The text is full of facts that surprised me: Sparta’s population was 80 percent slaves (compared to Athens’ 30 percent); celibacy was only insisted on for all clergy by the pope in 1074; 240,000 were killed in the final battle for the Aztec capital of Tenochtitlan; the Inca empire, which stretched 3,000 miles, was managed without writing; 20,000 of the African American slaves who fought against the colonists during the American Revolution left with the British afterwards; in 1839, the Chinese dumped 20,000 chests of opium into the sea, which had been delivered by British traders, so the United Kingdom’s government retaliated by sending gunships to annex Hong Kong and open five new ports.
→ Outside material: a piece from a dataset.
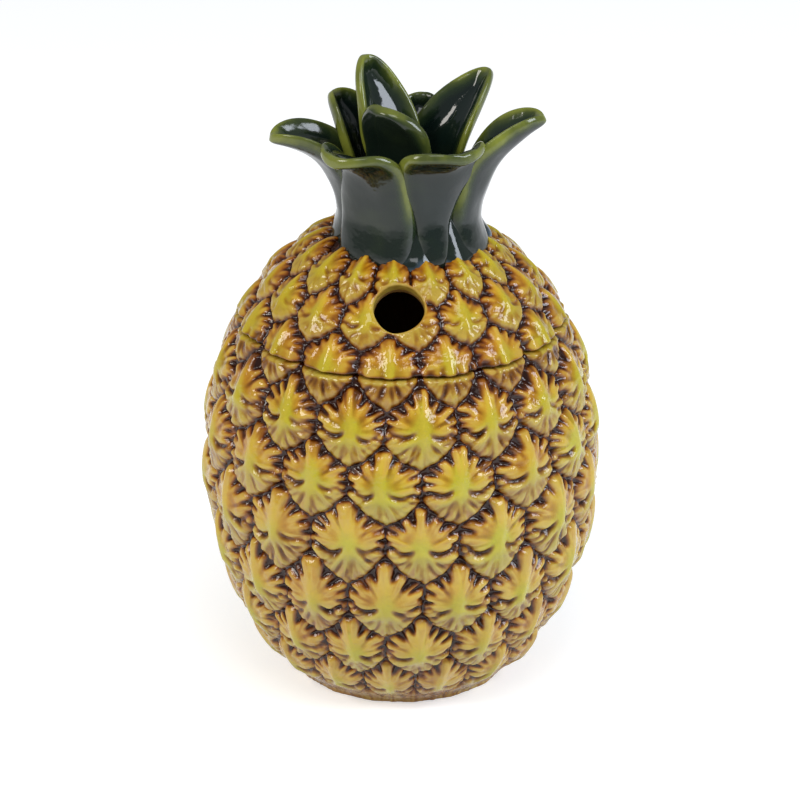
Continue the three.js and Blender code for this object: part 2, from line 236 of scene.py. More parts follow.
DETAIL_SHARES = [0.6, 0.85, 1.0, 1.0, 0.7, 0.6, 0.55]  # how much of the detail those rows have
POOL_DEPTH = 0.35  # of the glaze that fills the corners along the grooves
GLAZE_SOFTENING = 0.33  # how far the glaze rounds off whatever lies under it

each_scale = (len(ROWS) + 2, SCALES_ROUND)
gap_shift = rng.uniform(-5, 5, (*each_scale, 2, len(GAPS)))
gap_size = rng.uniform(0.5, 1.2, (*each_scale, 2, len(GAPS))) * GAP_WIDTHS
gap_start = rng.uniform(-0.07, 0.07, (*each_scale, 2, len(GAPS))) + GAP_STARTS
fold_shift = rng.uniform(-4, 4, (*each_scale, 2, len(FOLDS)))
fold_depth = rng.uniform(0.3, 1.2, (*each_scale, 2, len(FOLDS)))
crease_depth = rng.uniform(0.8, 1.1, (*each_scale, 2))
crease_depth[..., 1] *= 0.7  # one side's crease is shallower
flipped = rng.random(each_scale) < 0.3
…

While the book’s art is often eye-catching (such as statues depicting Genghis Kahn’s mounted warriors near Mongolia’s capital of Ulaanbaatar, Byzantine sailors spraying Arab ships with mysterious “liquid fire”), the reason this volume is essential for me as a serious history traveler is the maps. By using different shades to denote where and when empires expanded, even newbies to historical geography can quickly grasp the flow of conquest or assimilation. There are also symbols that show what the most important economic resources were for the region, including slaves, obsidian, and hemp. Gold made Mansa Musa of the Kingdom of Mali in northwest Africa the wealthiest man of all time with $400 billion in today’s money (ruling from 1312 to 1337 A.D. BCE). Davidson is particularly good at working in business history, such as how and where tiny Netherlands created a far-flung commercial empire by taking advantage of new technology and financial systems.
The maps make clear the vast territory that the Mongols conquered (from eastern Europe east, including most of the Middle East, Central Asia, Russia, and China), where precisely the first global empire, Spain’s, was located; and what it meant for the sun to never set over land where the British queen reigned. The maps that break down Chinese history helped me as a non-specialist understand the territory ruled by the dynasties of the Qin, Han, Tang, Song, Yuan, Ming, and Qing, and how they were culturally different (under the Ming, Admiral Zheng’s large fleets sailed as far as Africa. I think Gavin Menzies makes compelling arguments for his foray across the Pacific in 1421: The Year China Discovered America).
Also valuable is the recommended list of books for each chapter for readers who would like to know more about the people, stories, and meaning of history without being drowned in the details of scholarship. I plan to give this book the time it deserves by taking it on a trip to read the short chapters and study the maps in spare moments, like waiting in line at the airport. If I wasn’t making historical destinations a priority before, I have a much longer bucket list now that I finished reading it.